Sur la période de 2014 à 2019, 66 avions seront produits, mais 26 seulement sont prévus pour équiper les armées françaises. Le delta, soit 40 appareils, doivent trouver preneur à l’étranger, ceci afin d’équilibrer les budgets d’équipements. Ces 40 avions non livrés à la France ne sont pas à décompter des 180 Rafale pour le moment officiellement commandé, mais repoussent cette livraison. De ce fait, la quatrième tranche de production sera repoussée tant que tous les appareils prévus n’auront pas été livrés, ce qui repousse l’arrivée, et les négociations pour une cinquième tranche de production.

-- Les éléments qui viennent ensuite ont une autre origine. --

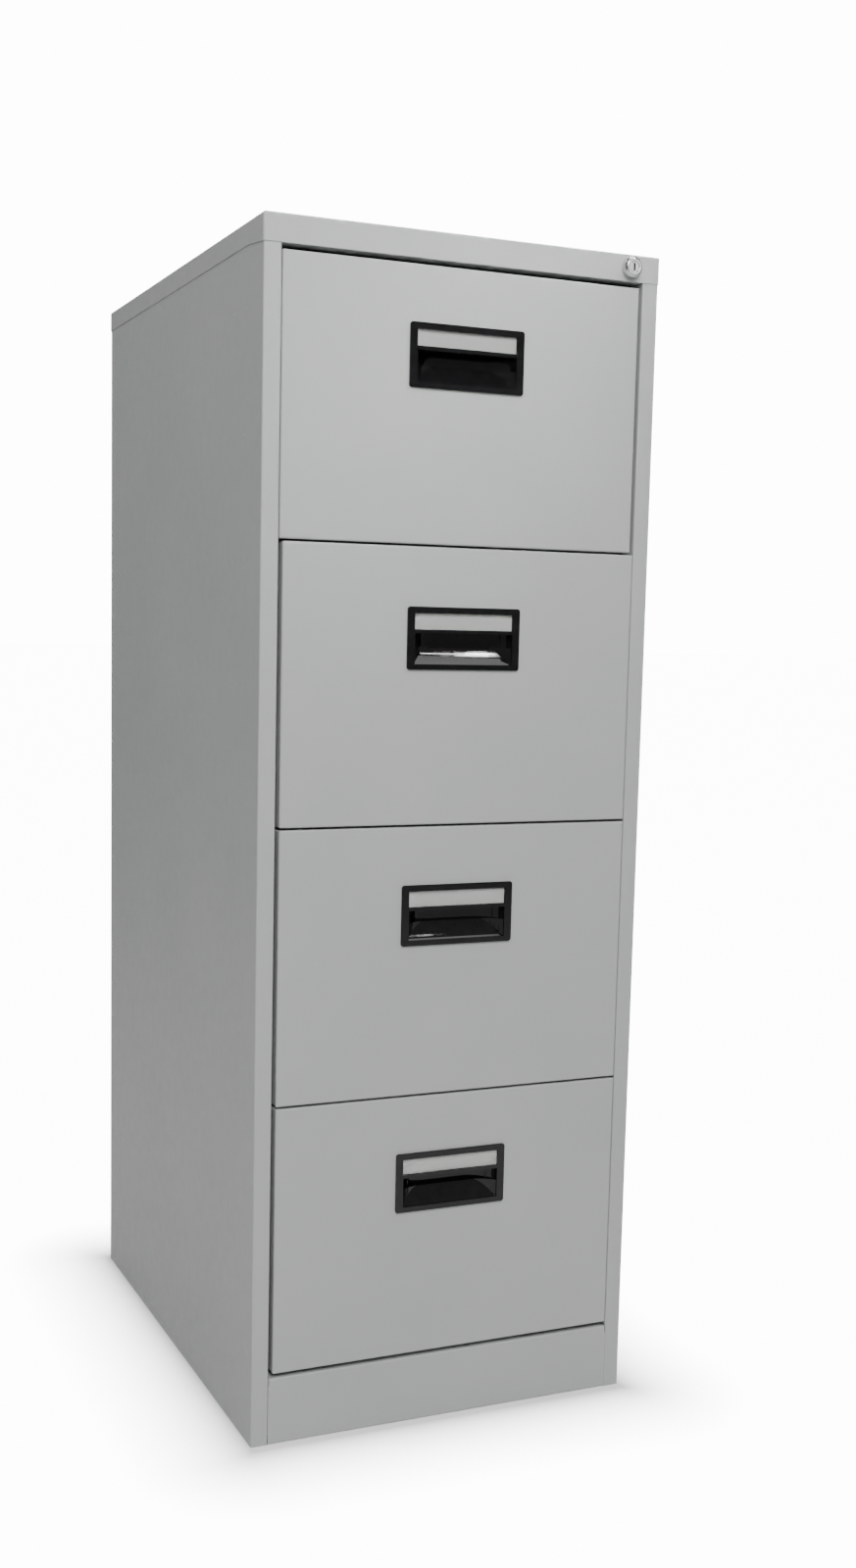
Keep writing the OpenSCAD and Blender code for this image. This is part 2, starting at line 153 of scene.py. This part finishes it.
def zinc_steel():
    """Cold-rolled steel, zinc plated: long drawing lines and faint cloudy patches."""
    s = Shader("zinc_steel", Metallic=1.0, Roughness=0.34)
    patches = s.noise(45.0, 4, 0.6)
    colour = s.tint(s.spread(patches, 0, 1), (0.53, 0.54, 0.55), (0.64, 0.65, 0.64))
    lines = s.noise(900.0, 2, stretch=(1, 0.02, 1))
    return s.use(Base_Color=colour, Roughness=s.spread(patches, 0.28, 0.42),
                 Normal=s.bump(lines, 0.15, 0.0002))


def bright_steel():
    """Polished balls and their thin cages, lightly greased."""
    s = Shader("bright_steel", Metallic=1.0, Roughness=0.16)
    film = s.noise(160.0, 3)
    colour = s.tint(s.spread(film, 0, 1), (0.62, 0.61, 0.57), (0.74, 0.74, 0.72))
    return s.use(Base_Color=colour, Roughness=s.spread(film, 0.1, 0.24))


def chrome():
    """Plating on the lock, a little smeared."""
    s = Shader("chrome", Metallic=1.0, Roughness=0.1)
    smear = s.noise(220.0, 3)
    colour = s.tint(s.spread(smear, 0, 1), (0.58, 0.59, 0.60), (0.66, 0.67, 0.67))
    return s.use(Base_Color=colour, Roughness=s.spread(smear, 0.07, 0.17))


def black_plastic():
    """Moulded plastic with a gloss finish and a little sink here and there."""
    s = Shader("black_plastic", Roughness=0.12, IOR=1.46)
    film = s.noise(90.0, 3)
    colour = s.tint(s.spread(film, 0, 1), (0.003, 0.003, 0.0033), (0.006, 0.006, 0.0065))
    sink = s.bump(s.noise(70.0, 1), 0.08, 0.0006)
    return s.use(Base_Color=colour, Roughness=s.spread(film, 0.05, 0.09), Normal=sink)


def card():
    """Blank white card with a faint grain."""
    s = Shader("card", Roughness=0.75)
    fibre = s.noise(1500.0, 3, stretch=(0.3, 1, 1))
    colour = s.tint(s.spread(fibre, 0, 1), (0.84, 0.84, 0.82), (0.90, 0.90, 0.88))
    return s.use(Base_Color=colour, Normal=s.bump(fibre, 0.1, 0.0001))


def clear_plastic():
    """Thin clear cover with light scuffs."""
    s = Shader("clear_plastic", Roughness=0.06, IOR=1.49, Transmission_Weight=1.0)
    s.principled.inputs["Base Color"].default_value = (0.96, 0.97, 0.96, 1)
    return s.use(Roughness=s.spread(s.noise(120.0, 3), 0.03, 0.12))


MATERIALS = {
    "painted_steel": painted_steel, "zinc_steel": zinc_steel, "bright_steel": bright_steel,
    "chrome": chrome, "black_plastic": black_plastic, "card": card,
}


def paint_nodes():
    """Gives every CAD node the material of its slot."""
    made = {name: build() for name, build in MATERIALS.items()}
    for row in RECORD["subparts"]:
        data = NODES[row["node"]].data
        data.materials.clear()
        data.materials.append(made[row["material_slot"]])
    return made


# ---------------------------------------------------------------- pieces

def soften(node, width, segments=2, angle=35):
    """Rounds a CAD node's sharp edges for the eye; its mesh stays as it is."""
    o = NODES[node]
    weld = o.modifiers.new("weld", "WELD")
    weld.merge_threshold = 1e-6
    bevel = o.modifiers.new("bevel", "BEVEL")
    bevel.width = width
    bevel.segments = segments
    bevel.limit_method = "ANGLE"
    bevel.angle_limit = math.radians(angle)
    bevel.harden_normals = True
    bevel.use_clamp_overlap = True


def new_piece(name, bm, material, body, smooth=True):
    """A visual piece that moves with a body."""
    mesh = bpy.data.meshes.new(name)
    bm.to_mesh(mesh)
    bm.free()
    for p in mesh.polygons:
        p.use_smooth = smooth
    mesh.materials.append(material)
    o = bpy.data.objects.new(name, mesh)
    bpy.context.scene.collection.objects.link(o)
    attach(o, body)
    return o


def label_window(n, material):
    """The thin clear cover that lies over the label card."""
    thickness, gap, end_margin, side_margin = 0.5 * MM, 0.3 * MM, 0.8 * MM, 0.4 * MM
    low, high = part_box(f"drawer_{n}_label_card")
    size = Vector((high.x - low.x - 2 * end_margin, thickness, high.z - low.z - 2 * side_margin))
    centre = Vector(((low.x + high.x) / 2, low.y - gap - thickness / 2, (low.z + high.z) / 2))
    bm = bmesh.new()
    bmesh.ops.create_cube(bm, size=1, matrix=Matrix.Translation(centre) @ Matrix.Diagonal((*size, 1)))
    bmesh.ops.bevel(bm, geom=bm.edges[:], offset=0.12 * MM, segments=2, affect="EDGES")
    return new_piece(f"label_window_{n}", bm, material, f"drawer_{n}", smooth=False)


def spot_welds(name, points, normal, material, body):
    """Shallow discs left in the paint by spot welds, half sunk in the sheet."""
    radius, top_radius, height = 3.0 * MM, 2.2 * MM, 0.16 * MM
    bm = bmesh.new()
    turn = Vector((0, 0, 1)).rotation_difference(Vector(normal)).to_matrix().to_4x4()
    for point in points:
        bmesh.ops.create_cone(bm, cap_ends=True, segments=24, radius1=radius, radius2=top_radius,
                              depth=height, matrix=Matrix.Translation(point) @ turn)
    return new_piece(name, bm, material, body)


def case_welds(material):
    """Welds of the uprights to the sides, and of the back panel to the sides' rear flanges."""
    count, end_gap, flange_inset, upright_inset = 10, 60 * MM, 7 * MM, 6 * MM
    low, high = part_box("back_panel")
    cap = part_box("top_cap")[0].z
    step = (cap - low.z - 2 * end_gap) / (count - 1)
    rows = [low.z + end_gap + k * step for k in range(count)]
    reach = (high.x - low.x) / 2 - flange_inset
    back = [Vector((side * reach, high.y, z)) for side in (-1, 1) for z in rows]
    spot_welds("back_welds", back, (0, 1, 0), material, "case")
    for side, node in ((-1, "side_left"), (1, "side_right")):
        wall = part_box(node)[0].x if side < 0 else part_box(node)[1].x
        points = []
        for upright in ("uprights_front", "uprights_rear"):
            near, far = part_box(upright)
            lines = (near.y + upright_inset, far.y - upright_inset)
            points += [Vector((wall, y, z)) for y in lines for z in rows]
        spot_welds(node + "_welds", points, (side, 0, 0), material, "case")


# ---------------------------------------------------------------- stage

def studio():
    """White studio: what the camera sees behind the cabinet is brighter than what lights it."""
    backdrop(seen=14.0, fill=0.26)
    # near is the floor's glow at the base, a painted shade; shade is how wide that painted shade is
    floor(half=150, away=13.0, near=0.3, shade=0.15)
    area_light("key", (-0.7, -2.7, 2.9), (0, -0.3, 0.9), 1.8, 1.8, 112)
    area_light("side", (-1.7, -0.1, 3.7), (-0.2, 0.1, 0.8), 0.9, 0.9, 25)
    area_light("top", (1.2, -0.5, 4.6), (0, -0.2, 0.6), 3.0, 3.0, 66)
    area_light("rim", (1.6, 3.0, 2.2), (0, 0.2, 0.8), 2.0, 2.0, 30)
    # Lights behind grids: one brightens the cap and the first drawer, one makes the glint in the second
    # handle's scoop, one gleams on the lock
    area_light("glow", (-0.2, -2.0, 2.9), (0, -0.31, 1.36), 0.4, 0.4, 0.33, spread=25)
    area_light("glint", (0.74, -0.975, 2.15), (0, -0.31, 1.25), 0.07, 0.3, 0.35, spread=25, turn=-35.4)
    area_light("gleam", (1.2, -1.97, 1.71), (0.2, -0.32, 1.31), 0.3, 0.3, 0.006, spread=25)


def backdrop(seen, fill):
    """A white world, of one strength to the camera and another to everything else."""
    world = bpy.data.worlds.new("studio")
    bpy.context.scene.world = world
    world.use_nodes = True
    tree = world.node_tree
    back = tree.nodes["Background"]
    back.inputs["Color"].default_value = (1, 1, 1, 1)
    path = tree.nodes.new("ShaderNodeLightPath")
    level = tree.nodes.new("ShaderNodeMapRange")
    level.inputs["To Min"].default_value = fill
    level.inputs["To Max"].default_value = seen
    tree.links.new(path.outputs["Is Camera Ray"], level.inputs["Value"])
    tree.links.new(level.outputs["Result"], back.inputs["Strength"])


def floor(half, away, near, shade):
    """A pale floor that looks as white as the backdrop, apart from a soft painted shade round the cabinet's
    base.
    """
    bm = bmesh.new()
    bmesh.ops.create_grid(bm, x_segments=1, y_segments=1, size=half)
    mesh = bpy.data.meshes.new("floor")
    bm.to_mesh(mesh)
    bm.free()
    o = bpy.data.objects.new("floor", mesh)
    bpy.context.scene.collection.objects.link(o)
    s = Shader("floor", Roughness=0.9)
    s.principled.inputs["Base Color"].default_value = (0.7, 0.7, 0.7, 1)
    s.principled.inputs["Emission Color"].default_value = (1, 1, 1, 1)
    low, high = (Vector(v) for v in CAD_BOX)
    centre, reach = (low + high) / 2, (high - low) / 2
    offset = s.vector("SUBTRACT", s.place(), (centre.x, centre.y, 0))
    beyond = s.vector("SUBTRACT", s.vector("ABSOLUTE", offset), (reach.x, reach.y, 0))
    apart = s.vector("LENGTH", s.vector("MAXIMUM", beyond, (0, 0, 0)))
    path = s.node("ShaderNodeLightPath")
    # Painted shade: the glow that only the camera sees drops from away to near within shade metres of the
    # base
    glow = s.product(s.spread(apart, near, away, 0, shade), path.outputs["Is Camera Ray"])
    mesh.materials.append(s.use(Emission_Strength=glow))


def area_light(name, at, towards, width, length, power, spread=180, turn=0):
    """A round or oval light; spread and turn, a roll about the way it faces, are in degrees."""
    data = bpy.data.lights.new(name, "AREA")
    data.shape = "ELLIPSE"
    data.size = width
    data.size_y = length
    data.energy = power
    data.spread = math.radians(spread)
    o = bpy.data.objects.new(name, data)
    o.location = at
    o.rotation_mode = "QUATERNION"
    aim = (Vector(towards) - Vector(at)).to_track_quat("-Z", "Y")
    o.rotation_quaternion = aim @ Quaternion((0, 0, 1), math.radians(turn))
    bpy.context.scene.collection.objects.link(o)


def camera():
    """Eye level with the second drawer, a little to the left of the cabinet."""
    low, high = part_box("top_cap")
    azimuth, elevation, roll = (math.radians(a) for a in (22.95, 6.71, 1.07))
    at = Vector(((low.x + high.x) / 2 - 0.825, low.y - 1.689, 0.890))
    ahead = Vector((math.sin(azimuth) * math.cos(elevation), math.cos(azimuth) * math.cos(elevation),
                    -math.sin(elevation)))
    level = Vector((math.cos(azimuth), -math.sin(azimuth), 0))
    above = level.cross(ahead)
    right = level * math.cos(roll) + above * math.sin(roll)
    up = above * math.cos(roll) - level * math.sin(roll)
    turn = Matrix((right, up, -ahead)).transposed()
    data = bpy.data.cameras.new("camera")
    data.sensor_fit = "AUTO"
    data.sensor_width = 36
    data.lens = 39.01
    data.shift_x = 0.0395
    data.shift_y = 0.0353
    o = bpy.data.objects.new("camera", data)
    o.matrix_world = Matrix.Translation(at) @ turn.to_4x4()
    bpy.context.scene.collection.objects.link(o)
    bpy.context.scene.camera = o


# ---------------------------------------------------------------- build

made = paint_nodes()
clear = clear_plastic()
for n in DRAWERS:
    soften(f"drawer_{n}_handle", 0.7 * MM, 3)
    label_window(n, clear)
soften("lock_barrel", 0.5 * MM, 3)
soften("lock_plug", 0.25 * MM, 2)
case_welds(made["painted_steel"])
studio()
camera()
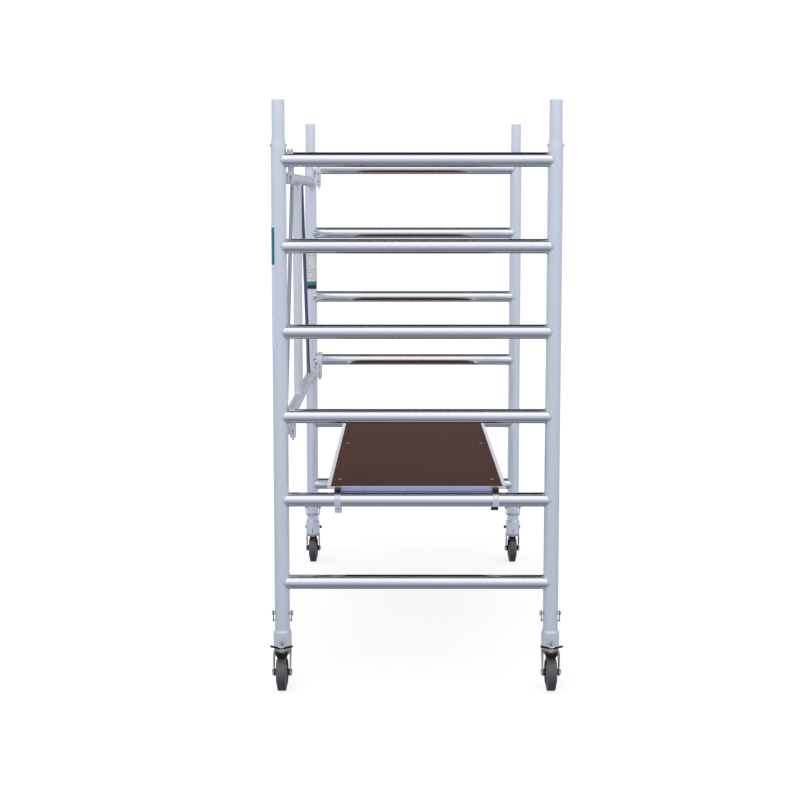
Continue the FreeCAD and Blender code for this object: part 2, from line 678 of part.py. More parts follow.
# ================================================================ check and write
doc.recompute()
bad = []
for o in doc.Objects:
    for flag in ("Invalid", "Error"):
        if flag in o.State:
            bad.append("%s (%s): %s" % (o.Name, o.Label, o.State))
if bad:
    raise RuntimeError("failed objects: " + "; ".join(bad))
if len(NODES) > 60:
    raise RuntimeError("too many nodes: %d" % len(NODES))
labels = [o.Label for o in NODES]
if len(set(labels)) != len(labels):
    raise RuntimeError("a label is used twice")
for o in NODES:
    sh = o.Shape
    if sh.isNull() or not sh.isValid() or not sh.Solids or sh.Volume <= 0:
        raise RuntimeError("bad shape in " + o.Label)

os.makedirs("parts", exist_ok=True)
for old in os.listdir("parts"):
    if old.endswith(".step"):
        os.remove(os.path.join("parts", old))
for o in NODES:
    o.Shape.exportStep(os.path.join("parts", o.Label + ".step"))
    bb = o.Shape.BoundBox
    print("%-28s solids %d  vol %10.1f  x %8.2f %8.2f  y %8.2f %8.2f  z %8.2f %8.2f" % (
        o.Label, len(o.Shape.Solids), o.Shape.Volume, bb.XMin, bb.XMax, bb.YMin, bb.YMax, bb.ZMin, bb.ZMax))
print("nodes", len(NODES))
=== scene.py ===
import json
import math

import bmesh
import bpy
from mathutils import Matrix, Vector


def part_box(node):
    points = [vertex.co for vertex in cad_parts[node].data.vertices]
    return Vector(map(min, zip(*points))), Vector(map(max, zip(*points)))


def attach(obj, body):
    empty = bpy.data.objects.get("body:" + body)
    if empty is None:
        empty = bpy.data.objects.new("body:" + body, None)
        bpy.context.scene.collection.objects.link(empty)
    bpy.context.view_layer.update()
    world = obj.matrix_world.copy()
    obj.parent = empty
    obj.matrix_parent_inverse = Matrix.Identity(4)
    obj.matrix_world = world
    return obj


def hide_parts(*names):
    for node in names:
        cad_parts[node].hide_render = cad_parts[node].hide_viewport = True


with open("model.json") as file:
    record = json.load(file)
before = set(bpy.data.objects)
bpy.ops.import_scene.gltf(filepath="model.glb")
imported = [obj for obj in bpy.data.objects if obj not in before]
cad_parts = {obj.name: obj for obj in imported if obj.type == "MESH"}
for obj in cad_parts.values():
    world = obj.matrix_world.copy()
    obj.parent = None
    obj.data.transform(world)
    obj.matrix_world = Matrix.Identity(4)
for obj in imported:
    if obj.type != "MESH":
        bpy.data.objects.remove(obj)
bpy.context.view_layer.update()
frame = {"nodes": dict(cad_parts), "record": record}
NODES = frame["nodes"]
RECORD = frame["record"]
SLOT = {s["node"]: s["material_slot"] for s in RECORD["subparts"]}
scene = bpy.context.scene
scene.view_settings.view_transform = "Standard"
scene.view_settings.look = "None"
scene.view_settings.exposure = 0.0
scene.view_settings.gamma = 1.0


# ------------------------------------------------------------------ node helpers
def srgb(v):
    """A 0-255 display value as linear light."""
    c = v / 255.0
    return c / 12.92 if c <= 0.04045 else ((c + 0.055) / 1.055) ** 2.4


def rgb(r, g, b):
    return (srgb(r), srgb(g), srgb(b), 1.0)


class Mat:
    """A small helper round one material's node tree."""

    def __init__(self, name):
        self.m = bpy.data.materials.new(name)
        self.m.use_nodes = True
        self.t = self.m.node_tree
        self.t.nodes.clear()
        self.out = self.t.nodes.new("ShaderNodeOutputMaterial")
        self.p = self.t.nodes.new("ShaderNodeBsdfPrincipled")
        self.t.links.new(self.p.outputs[0], self.out.inputs[0])
        self.tc = None

    def n(self, kind, **props):
        node = self.t.nodes.new(kind)
        for k, v in props.items():
            setattr(node, k, v)
        return node

    def link(self, a, b):
        self.t.links.new(a, b)

    def coord(self, scale=(1, 1, 1), rot=(0, 0, 0), which="Object"):
        if self.tc is None:
            self.tc = self.n("ShaderNodeTexCoord")
        m = self.n("ShaderNodeMapping")
        m.inputs["Scale"].default_value = scale
        m.inputs["Rotation"].default_value = rot
        self.link(self.tc.outputs[which], m.inputs["Vector"])
        return m.outputs[0]

    def noise(self, vec, scale=5.0, detail=4.0, rough=0.5, dist=0.0):
        x = self.n("ShaderNodeTexNoise")
        x.inputs["Scale"].default_value = scale
        x.inputs["Detail"].default_value = detail
        x.inputs["Roughness"].default_value = rough
        x.inputs["Distortion"].default_value = dist
        self.link(vec, x.inputs["Vector"])
        return x.outputs["Fac"]

    def voronoi(self, vec, scale=5.0, feature="F1", rand=1.0, out="Distance"):
        x = self.n("ShaderNodeTexVoronoi")
        x.feature = feature
        x.inputs["Scale"].default_value = scale
        x.inputs["Randomness"].default_value = rand
        self.link(vec, x.inputs["Vector"])
        return x.outputs[out]

    def ramp(self, fac, stops, mode="LINEAR"):
        r = self.n("ShaderNodeValToRGB")
        r.color_ramp.interpolation = mode
        el = r.color_ramp.elements
        while len(el) > 1:
            el.remove(el[-1])
        el[0].position, el[0].color = stops[0][0], self._c(stops[0][1])
        for pos, c in stops[1:]:
            e = el.new(pos)
            e.color = self._c(c)
        self.link(fac, r.inputs[0])
        return r.outputs[0]

    @staticmethod
    def _c(c):
        if isinstance(c, (int, float)):
            return (c, c, c, 1.0)
        return tuple(c) if len(c) == 4 else (*c, 1.0)

    def math(self, op, a, b=None, clamp=False):
        x = self.n("ShaderNodeMath", operation=op, use_clamp=clamp)
        for i, v in enumerate((a, b)):
            if v is None:
                continue
            if isinstance(v, (int, float)):
                x.inputs[i].default_value = v
            else:
                self.link(v, x.inputs[i])
        return x.outputs[0]

    def mix(self, fac, a, b, blend="MIX"):
        x = self.n("ShaderNodeMix", data_type="RGBA", blend_type=blend)
        for sock, v in ((x.inputs[0], fac), (x.inputs[6], a), (x.inputs[7], b)):
            if isinstance(v, (int, float)):
                sock.default_value = v
            elif isinstance(v, (tuple, list)):
                sock.default_value = self._c(v)
            else:
                self.link(v, sock)
        return x.outputs[2]

    def remap(self, fac, lo, hi, a, b):
        x = self.n("ShaderNodeMapRange")
        x.inputs["From Min"].default_value = lo
        x.inputs["From Max"].default_value = hi
        x.inputs["To Min"].default_value = a
        x.inputs["To Max"].default_value = b
        self.link(fac, x.inputs["Value"])
        return x.outputs[0]

    def set(self, name, v):
        s = self.p.inputs[name]
        if isinstance(v, (int, float)):
            s.default_value = v
        elif isinstance(v, (tuple, list)):
            s.default_value = self._c(v)
        else:
            self.link(v, s)
        return self

    def bump(self, height, strength, dist=0.0005, base=None):
        b = self.n("ShaderNodeBump")
        b.inputs["Strength"].default_value = strength
        b.inputs["Distance"].default_value = dist
        self.link(height, b.inputs["Height"])
        if base is not None:
            self.link(base, b.inputs["Normal"])
        self.link(b.outputs[0], self.p.inputs["Normal"])
        return b.outputs[0]

    def edge(self, radius):
        """Softly rounded normals along sharp edges."""
        b = self.n("ShaderNodeBevel")
        b.samples = 4
        b.inputs["Radius"].default_value = radius
        return b.outputs[0]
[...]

Actuellement, le GIE Rafale produit un Rafale par mois (11 par an, en comptant le mois d’août, pendant lequel la production est à l’arrêt). La production est prévue pour augmenter d’un ratio de 2.5, soit 30 Rafale produits par année, en cas d’embellie à l’export.
5 Comments
Anonyme
Petite coquille en début d'article : Sur les 24 Rafale prévu pour l’Inde??? Plutôt pour l’Égypte, non ?
Bruno ETCHENIC
Vu. Fatac m'a également fait la réflexion… A moins que ce ne soit vous ?
Anonyme
Non ce n'est pas Fatac, même si je lis grandement (trop) Air-Défense !
Anonyme
Pour le Qatar, la vente à l'Egpte n'a surement pas accéléré les choses…
Haikai
Merci pour ces informations…
Mais pourriez-vous préciser ce que vous entendez par "Dassault Aviation sera co-traitant".
Ce dernier terme de "co-traitant" me semble intéressant à définir, pour mieux comprendre les responsabilités que Dassault a accepté de prendre en charge, ainsi que les droits qu'il pourrait avoir acquis face à Hal.